Avec un gouvernement en tout début de mandat, les acteurs de l’industrie des pêches ne pouvaient espérer mieux que la présence du premier ministre et du ministre en titre pour lancer les discussions autour d’une industrie en proie à de graves difficultés. L’idée émise par M. Couillard d’une mission en Asie pour ouvrir les marchés est certes prématurée, mais elle exprime néanmoins une prise de conscience que l’avenir des pêches passe par un travail de longue haleine en matière de promotion et de mise en marché.
De son côté, le nouveau ministre des Pêcheries, Pierre Paradis, ne semble pas fermer la porte à la mise en place d’un programme de stabilisation du revenu demandé depuis des lustres par les pêcheurs. Il faut savoir que la flottille des homardiers a réclamé et obtenu un soutien ponctuel de 1,6 millions $ l’an dernier afin de permettre aux entreprises de pêches de rester à flots. M. Paradis préfère demeurer optimiste quand à un retour à la rentabilité de la flottille en 2014, mais il assure qu’il sera à l’écoute de ses besoins.
On pourra dire que le premier ministre et son ministre disent simplement aux intervenants madelinots ce qu’ils veulent bien entendre. Or, ce ne sont pas là d’enthousiastes promesses électorales de candidats mais plutôt des engagements publics clairs de nos dirigeants politiques en exercice. On jugera l’arbre à ses fruits. Il s’agit toutefois d’engagements librement exprimés alors même que le gouvernement explore diverses mesures d’austérité dont la révision des programmes sociaux, des compressions dans la masse salariale des employés de l’État, le gel des places en garderie, l’étalement des hausses salariales accordées aux médecins, etc…
En attendant, le ministère de l’Agriculture, des Pêcheries et de l’Alimentation vient de lancer une campagne de promotion générique pour le homard du Québec, incitant les consommateurs à rechercher l’étiquette Aliments du Québec. L’initiative est louable bien que pour l’industrie des îles, le défi consiste à rétablir la notoriété du homard de l’archipel. Depuis trois ans, sur le marché Québécois, on ne parle plus que du homard gaspésien.
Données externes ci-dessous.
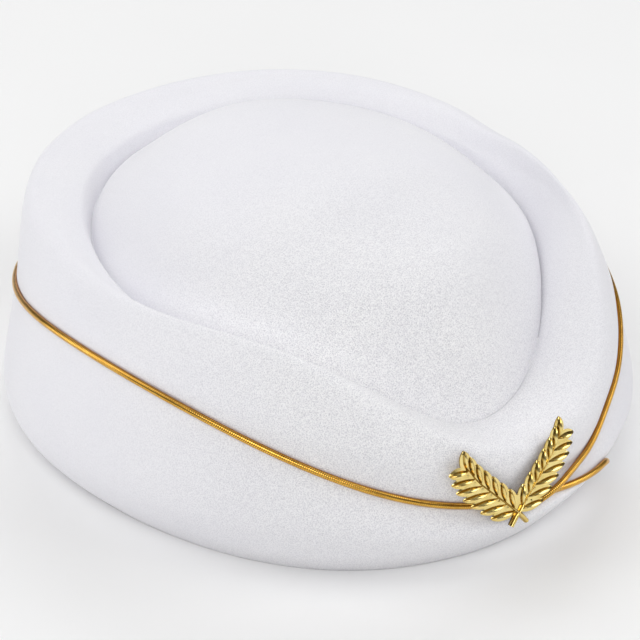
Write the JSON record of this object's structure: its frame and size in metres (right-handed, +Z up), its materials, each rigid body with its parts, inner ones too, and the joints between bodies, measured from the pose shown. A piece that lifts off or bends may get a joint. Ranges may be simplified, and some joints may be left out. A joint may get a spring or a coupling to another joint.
{
  "type": "flight attendant hat",
  "caption": "white felt flight attendant hat with a curved pinched rim round a domed crown, a gold trim cord along its waist and a gilt wheat badge at the front",
  "frame": {"origin": "on the table, under the middle of the whole hat's box", "axes": "+Z is up, the front of the hat faces -Y and the wearer's left is at +X"},
  "size_m": [0.1836, 0.2002, 0.0844],
  "materials": {
    "white_felt": "matt flocked felt",
    "gold_cord": "wound metallic thread",
    "polished_gold": "polished gilt",
    "pin_brass": "satin"
  },
  "bodies": {
    "root": {"felt_body": "white_felt", "trim_cord": "gold_cord", "wheat_badge": "polished_gold", "badge_pin": "pin_brass"}
  },
  "joints": []
}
C’est pourquoi la campagne de promotion spécifique au homard des Îles est la bienvenue. À une certaine époque, on déplorait que des poissonniers exploitaient sans vergogne la notoriété des Iles pour vendre du homard de toutes provenances, poussant l’audace jusqu’à vendre du «homard des îles» avant la mise à l’eau des cages. Or, la situation est beaucoup plus grave si les poissonniers n’ont même pas besoin de prétendre que le homard vient des îles pour le vendre, cela indique une chute de notoriété qu’il faut contrer à tout prix. Souhaitons que Omar et Oscar marquent l’imaginaire des consommateurs et apportent une valeur ajoutée au cardinal des mers pêché dans l’archipel.
Beaucoup d’autres pistes promotionnelles et de partenariats d’affaires peuvent encore être explorés. Car pour porter fruits, la promotion du homard des Îles devra se poursuivre à chaque année, en continu. Il en va de même pour tous les produits commerciaux; pour vendre, il faut se distinguer, se rappeler au souvenir du consommateur qui a l’embarras du choix. La promotion et la mise en marché, c’est comme la bouette pour les cages, si on tente de l’économiser, le rendement diminue!
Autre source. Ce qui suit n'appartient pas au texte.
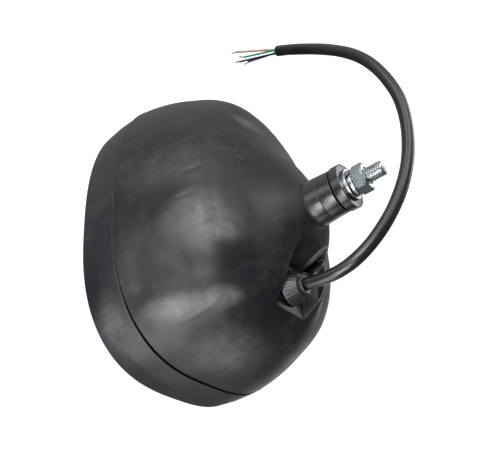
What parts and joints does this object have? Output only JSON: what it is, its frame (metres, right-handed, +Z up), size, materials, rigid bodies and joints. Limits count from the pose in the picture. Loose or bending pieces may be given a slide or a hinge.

Pour cela, il va sans dire que l’identification du homard, le référencement web et le déploiement d’une plate-forme interactive ouverte aux consommateurs curieux et consciencieux sont essentielles. La certification MSC obtenue par les pêcheurs madelinots ajoute d’ailleurs au caractère spécifique du homard de chez-nous. À défaut de faire bondir le prix dès ce printemps, un réel effort de promotion aura pour effet d’en freiner la chute.
Ce sera ensuite le travail de partenariat en mise en marché entre pêcheurs et acheteurs, annoncé pour l’automne, qui pourra permettre de jeter les bases d’une sortie de crise par la mise au point d’un nouveau modèle d’affaires. Les solutions durables, la formule gagnant-gagnant ne peut venir que de l’industrie elle-même. Le gouvernement s’est judicieusement engagé à la soutenir.